Disinformasi politik adalah ancaman serius yang mengikis fondasi demokrasi kita dari dalam. Ia memperdaya masyarakat, memecah belah komunitas, dan merusak integritas proses politik. Di era di mana batas antara fakta dan fiksi semakin kabur, pertempuran melawan disinformasi adalah perjuangan berkelanjutan untuk menjaga kebenaran dan melindungi demokrasi.

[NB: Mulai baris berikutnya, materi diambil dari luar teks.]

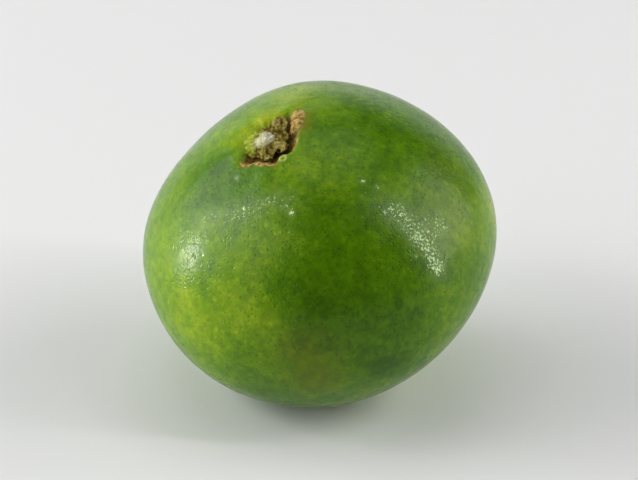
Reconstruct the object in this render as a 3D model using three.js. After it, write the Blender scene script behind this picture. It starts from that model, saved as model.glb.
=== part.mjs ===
// A satsuma mandarin, picked green, at its real size in millimetres, +Z up.
//
// The fruit is one solid: an oblate berry with a leathery rind, a steep little basin round its stem
// and a shallow dimple at its blossom end. The stem end carries two dry pieces: the calyx, a ring of
// five sepals that lies in the basin, and the stem stub, the short peg of cut stem inside the ring.
// The fruit leans on a small flat spot, where its soft rind has settled, and the stem end looks up
// and to one side. The origin is the centre of the box's underside, on the surface that it rests on.

import * as THREE from "three";
import { mergeVertices } from "three/addons/utils/BufferGeometryUtils.js";

const { clamp, degToRad, euclideanModulo, lerp, radToDeg } = THREE.MathUtils;

// The berry, about its own stem axis.
const EQUATOR_RADIUS = 32.5;
const POLE_HEIGHT = 26.6; // centre to either end, before the ends are shaped
const SHOULDER_EASE = 0.03; // share by which the shoulders fall inside an ellipse
const SWELL_SPREAD = degToRad(26);
const SWELLS = [
  // broad low swells: angle from the stem axis, turn about it, and height
  { from: 102, turn: 3, height: 0.65 },
  { from: 43, turn: 84, height: 1.2 },
  { from: 68, turn: 172, height: 1.05 },
  { from: 137, turn: -96, height: 0.35 },
];

// The stem end: a wide low cone, the basin in its top, and faint furrows that run down from it.
const CONE_RISE = 1.5;
const CONE_SPREAD = 15;
const BASIN_CENTRE = { x: -1.3, y: 0.1 };
const BASIN_DEPTH = 2.4;
const BASIN_RADIUS = 5;
const BASIN_CORNERS = [
  // where its rim runs out further: direction, how much further, and half-width of the corner
  { at: 54, reach: 1.6, width: 17 },
  { at: 150, reach: 0.4, width: 30 },
  { at: -144, reach: 1, width: 17 },
  { at: -85, reach: 0.8, width: 9 },
  { at: -38, reach: 0.35, width: 20 },
];
const BASIN_STEEPNESS = 7; // 2 is a soft dish, and higher powers have a steeper wall
const GENTLE_SIDE = { at: 150, steepness: 2.6, width: 50 }; // where the wall is a gentle slope
const FURROWS = 10; // one over each wall between the segments
const FURROW_DEPTH = 0.15;
const FURROW_MIDDLE = 10; // distance from the stem axis at which the furrows are deepest
const FURROW_SPREAD = 4.5;

// The blossom end.
const NAVEL_DEPTH = 0.9;
const NAVEL_RADIUS = 5;

// How the fruit leans, and the flat spot that it leans on.
const LEAN = degToRad(21.5);
const LEAN_TOWARDS = degToRad(-141); // from +X, seen from above
const PRESS_DEPTH = 1.1; // how far the rind has settled
const PRESS_EDGE = 0.35; // how softly the flat spot runs into the rind

// The dry pieces at the stem, about an axis a little off the middle of the basin.
const GAP = 0.3; // clearance between neighbouring pieces
const STEM = { x: -2.2, y: 0.7 };
const STUB_RADIUS = 2.2;
const STUB_FOOT_RADIUS = 1.8;
const STUB_LIFT = 0.6; // clearance under the stub
const STUB_HEIGHT = 1.3;
const STUB_RIM = 0.45; // round-over of the cut end
const STUB_CROWN = 0.15; // how far the middle of the cut end stands proud
const CUT_SLOPE = 0.1; // the cut slants up towards +X
const SEPALS = [
  // direction, and reach from the stem's axis: the one at 150 degrees is broken short
  { at: 47, reach: 6 },
  { at: -3, reach: 4.4 },
  { at: -40, reach: 5.3 },
  { at: -84, reach: 4.8 },
  { at: 150, reach: 3.7 },
];
const SEPAL_NOTCH = 3.4; // distance from the stem's axis to the notches between sepals
const SEPAL_SHARPNESS = 16;
const SEPAL_LIFT = 0.45; // clearance under the sepals
const SEPAL_THICKNESS = 1.5; // at the stem, where the sepals are one fleshy ring
const SEPAL_TIP_THICKNESS = 0.45;
const SEPAL_CURL = 0.3; // how far the tips lift off the rind

// Facets.
const FRUIT_DETAIL = 18;
const STEM_CROWDING = 0.62; // share by which the facets shrink towards the stem
const CROWDING_REACH = degToRad(45);
const RING_TURNS = 80;
const RING_STEPS = 7;
const STUB_TURNS = 36;
const WELD = 1e-4; // vertices closer than this are one

const RIND = new THREE.MeshStandardMaterial({
  name: "rind",
  color: 0x5c8a24,
  roughness: 0.45,
  metalness: 0,
});
const DRY_SEPAL = new THREE.MeshStandardMaterial({
  name: "dry_sepal",
  color: 0x6b4a22,
  roughness: 0.85,
  metalness: 0,
});
const CUT_STEM = new THREE.MeshStandardMaterial({
  name: "cut_stem",
  color: 0xc9c49a,
  roughness: 0.8,
  metalness: 0,
});

const bell = (distance, spread) => Math.exp(-((distance / spread) ** 2));

// A unit vector at an angle from the stem axis and a turn about it.
const towards = (from, turn) =>
  new THREE.Vector3(Math.sin(from) * Math.cos(turn), Math.sin(from) * Math.sin(turn), Math.cos(from));

// Degrees between two directions about the axis.
const turnBetween = (a, b) => Math.abs(euclideanModulo(a - b + 180, 360) - 180);

// How far the rind sinks into the basin at a point beside the stem axis: 1 at its middle, and close
// to 0 beyond its rim.
function basinSink(x, y) {
  const dx = x - BASIN_CENTRE.x;
  const dy = y - BASIN_CENTRE.y;
  const turn = radToDeg(Math.atan2(dy, dx));
  const rim = BASIN_CORNERS.reduce(
    (sum, { at, reach, width }) => sum + reach * bell(turnBetween(turn, at), width),
    BASIN_RADIUS,
  );
  const gentle = bell(turnBetween(turn, GENTLE_SIDE.at), GENTLE_SIDE.width);
  const steepness = lerp(BASIN_STEEPNESS, GENTLE_SIDE.steepness, gentle);
  return Math.exp(-((Math.hypot(dx, dy) / rim) ** steepness));
}

// Height of the stem end's shaping above the plain berry, over a point beside the stem axis.
function stemEnd(x, y) {
  const distance = Math.hypot(x, y);
  const cone = CONE_RISE * bell(distance, CONE_SPREAD);
  const basin = BASIN_DEPTH * basinSink(x, y);
  const folded = 0.5 - 0.5 * Math.cos(FURROWS * Math.atan2(y, x));
  const furrow = FURROW_DEPTH * folded * bell(distance - FURROW_MIDDLE, FURROW_SPREAD);
  return cone - basin - furrow;
}

// How far the swells lift the surface in a direction from the berry's centre.
function swellHeight(direction) {
  return SWELLS.reduce((sum, { from, turn, height }) => {
    const away = direction.angleTo(towards(degToRad(from), degToRad(turn)));
    return sum + height * bell(away, SWELL_SPREAD);
  }, 0);
}

// The berry's surface in a direction from its centre: an ellipsoid with eased shoulders and a few
// broad swells, with its two ends shaped.
function berryPoint(direction) {
  const across = Math.hypot(direction.x, direction.y);
  const point = new THREE.Vector3(
    EQUATOR_RADIUS * direction.x,
    EQUATOR_RADIUS * direction.y,
    POLE_HEIGHT * direction.z * (1 - SHOULDER_EASE * across ** 2),
  );
  if (direction.z > 0) point.z += stemEnd(point.x, point.y);
  else point.z += NAVEL_DEPTH * bell(EQUATOR_RADIUS * across, NAVEL_RADIUS);
  return point.addScaledVector(direction, swellHeight(direction));
}

// Height of the berry's surface over a point near the stem axis, where a swell lifts it straight up.
function basinFloor(x, y) {
  const across = Math.hypot(x, y) / EQUATOR_RADIUS;
  const direction = towards(Math.asin(across), Math.atan2(y, x));
  return berryPoint(direction).z;
}

// Moves every vertex of a geometry, and leaves it with position alone.
function reshape(geometry, move) {
  geometry.deleteAttribute("normal");
  geometry.deleteAttribute("uv");
  const shaped = mergeVertices(geometry, WELD);
  const position = shaped.attributes.position;
  const point = new THREE.Vector3();
  for (let i = 0; i < position.count; i++) {
    point.fromBufferAttribute(position, i);
    const moved = move(point);
    position.setXYZ(i, moved.x, moved.y, moved.z);
  }
  shaped.computeVertexNormals();
  return shaped;
}

// A direction drawn towards the stem, so that the facets are small where the shape is fine.
function crowd(direction) {
  const from = Math.acos(clamp(direction.z, -1, 1));
  const drawn = from * (1 - STEM_CROWDING * bell(from, CROWDING_REACH));
  return towards(drawn, Math.atan2(direction.y, direction.x));
}

// The turn from the berry's own axes to the way that it lies: a tilt straight towards one side.
const leanTurn = new THREE.Quaternion().setFromAxisAngle(
  new THREE.Vector3(-Math.sin(LEAN_TOWARDS), Math.cos(LEAN_TOWARDS), 0),
  LEAN,
);

// A height after the rind has settled on the plane at floor: flat below it, and rounded at its edge.
function settle(height, floor) {
  const above = height - floor;
  if (above >= PRESS_EDGE) return height;
  if (above <= -PRESS_EDGE) return floor;
  return floor + (above + PRESS_EDGE) ** 2 / (4 * PRESS_EDGE);
}

// The leaning berry, settled on its flat spot.
function fruitGeometry() {
  const sphere = new THREE.IcosahedronGeometry(1, FRUIT_DETAIL);
  const leaning = reshape(sphere, (direction) =>
    berryPoint(crowd(direction)).applyQuaternion(leanTurn),
  );
  leaning.computeBoundingBox();
  const floor = leaning.boundingBox.min.z + PRESS_DEPTH;
  return reshape(leaning, (point) => point.setZ(settle(point.z, floor)));
}

// Reach of the calyx in a direction: the furthest of its sepals there, each a blunt petal outline.
function sepalReach(turn) {
  const reaches = SEPALS.map(({ at, reach }) => {
    const petal = Math.max(0, Math.cos(turn - degToRad(at))) ** SEPAL_SHARPNESS;
    return lerp(SEPAL_NOTCH, reach, petal);
  });
  return Math.max(...reaches);
}

// The calyx: a flat ring bent onto the basin. Before it is bent, a vertex's distance from the axis
// runs from 1 at the stem to 2 at the sepals' edge, and its height from 0 below to 1 above.
function calyxGeometry() {
  const profile = [];
  for (let i = 0; i <= RING_STEPS; i++) profile.push(new THREE.Vector2(1 + i / RING_STEPS, 0));
  for (let i = RING_STEPS; i >= 0; i--) profile.push(new THREE.Vector2(1 + i / RING_STEPS, 1));
  profile.push(profile[0].clone());
  const ring = new THREE.LatheGeometry(profile, RING_TURNS);
  ring.rotateX(Math.PI / 2);
  return reshape(ring, ({ x, y, z }) => {
    const turn = Math.atan2(y, x);
    const outwards = Math.hypot(x, y) - 1;
    const distance = lerp(STUB_RADIUS + GAP, sepalReach(turn), outwards);
    const px = STEM.x + distance * Math.cos(turn);
    const py = STEM.y + distance * Math.sin(turn);
    const underside = basinFloor(px, py) + SEPAL_LIFT + SEPAL_CURL * outwards ** 2;
    const thickness = lerp(SEPAL_THICKNESS, SEPAL_TIP_THICKNESS, outwards);
    return new THREE.Vector3(px, py, underside + thickness * z);
  });
}

// The stub: a round peg, a little waisted at its foot, with a slanting cut end and a rounded rim.
function stubGeometry() {
  const rimStart = STUB_HEIGHT - STUB_RIM;
  const round = STUB_RIM * (1 - Math.SQRT1_2);
  const profile = [
    new THREE.Vector2(0, 0),
    new THREE.Vector2(STUB_FOOT_RADIUS, 0),
    new THREE.Vector2(STUB_RADIUS, STUB_HEIGHT / 2),
    new THREE.Vector2(STUB_RADIUS, rimStart),
    new THREE.Vector2(STUB_RADIUS - round, STUB_HEIGHT - round),
    new THREE.Vector2(STUB_RADIUS - STUB_RIM, STUB_HEIGHT),
    new THREE.Vector2(STUB_RADIUS / 2, STUB_HEIGHT + STUB_CROWN / 2),
    new THREE.Vector2(0, STUB_HEIGHT + STUB_CROWN),
  ];
  const peg = new THREE.LatheGeometry(profile, STUB_TURNS);
  peg.rotateX(Math.PI / 2);
  const foot = basinFloor(STEM.x, STEM.y) + STUB_LIFT;
  return reshape(peg, ({ x, y, z }) => {
    const slant = z >= rimStart ? CUT_SLOPE * x : 0;
    return new THREE.Vector3(STEM.x + x, STEM.y + y, foot + z + slant);
  });
}

function piece(name, geometry, material) {
  const mesh = new THREE.Mesh(geometry, material);
  mesh.name = name;
  return mesh;
}

const fruit = piece("fruit", fruitGeometry(), RIND);

const dryPieces = new THREE.Group();
dryPieces.add(piece("calyx", calyxGeometry(), DRY_SEPAL));
dryPieces.add(piece("stem_stub", stubGeometry(), CUT_STEM));
dryPieces.quaternion.copy(leanTurn);

const satsuma = new THREE.Group();
satsuma.add(fruit, dryPieces);

// The origin goes to the middle of the box's underside.
fruit.geometry.computeBoundingBox();
const { min, max } = fruit.geometry.boundingBox;
satsuma.position.set(-(min.x + max.x) / 2, -(min.y + max.y) / 2, -min.z);

export default satsuma;
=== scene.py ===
"""A satsuma mandarin, picked green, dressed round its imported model. Lengths are in metres."""

import bpy
import numpy as np
from mathutils import Matrix, Vector


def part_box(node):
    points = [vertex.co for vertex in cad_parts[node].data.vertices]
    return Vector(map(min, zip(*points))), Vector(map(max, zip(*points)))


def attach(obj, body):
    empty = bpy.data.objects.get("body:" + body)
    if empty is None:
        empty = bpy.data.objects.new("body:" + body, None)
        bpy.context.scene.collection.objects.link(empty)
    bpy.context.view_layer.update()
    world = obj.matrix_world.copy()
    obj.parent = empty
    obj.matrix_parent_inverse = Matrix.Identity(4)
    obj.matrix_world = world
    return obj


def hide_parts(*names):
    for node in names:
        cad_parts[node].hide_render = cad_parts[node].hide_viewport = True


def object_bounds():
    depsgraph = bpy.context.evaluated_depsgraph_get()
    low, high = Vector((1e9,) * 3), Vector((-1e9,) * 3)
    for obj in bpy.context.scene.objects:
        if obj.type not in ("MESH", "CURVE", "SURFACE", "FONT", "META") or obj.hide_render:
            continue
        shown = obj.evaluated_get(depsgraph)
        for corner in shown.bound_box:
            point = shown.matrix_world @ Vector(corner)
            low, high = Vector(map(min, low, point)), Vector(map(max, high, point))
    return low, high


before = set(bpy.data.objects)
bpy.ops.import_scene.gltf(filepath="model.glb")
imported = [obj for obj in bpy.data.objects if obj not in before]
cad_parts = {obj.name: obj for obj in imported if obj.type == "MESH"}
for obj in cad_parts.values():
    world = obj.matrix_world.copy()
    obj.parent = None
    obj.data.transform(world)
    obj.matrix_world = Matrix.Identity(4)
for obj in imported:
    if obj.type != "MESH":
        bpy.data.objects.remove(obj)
packed_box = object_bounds()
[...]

Tidak ada solusi tunggal untuk masalah ini. Diperlukan upaya kolektif dan sinergis dari setiap lapisan masyarakat: individu yang kritis, platform digital yang bertanggung jawab, pemerintah yang bijaksana, media yang etis, serta masyarakat sipil dan akademisi yang proaktif. Hanya dengan meningkatkan literasi digital, memperkuat mekanisme verifikasi fakta, dan membangun kembali kepercayaan pada institusi yang kredibel, kita dapat berharap untuk meredam gelombang disinformasi dan memastikan bahwa suara kebenaran tetap dapat didengar di tengah kebisingan era digital. Masa depan demokrasi sangat bergantung pada kemampuan kita untuk secara kolektif menolak manipulasi dan menjunjung tinggi nilai-nilai fakta, rasionalitas, dan kebenaran.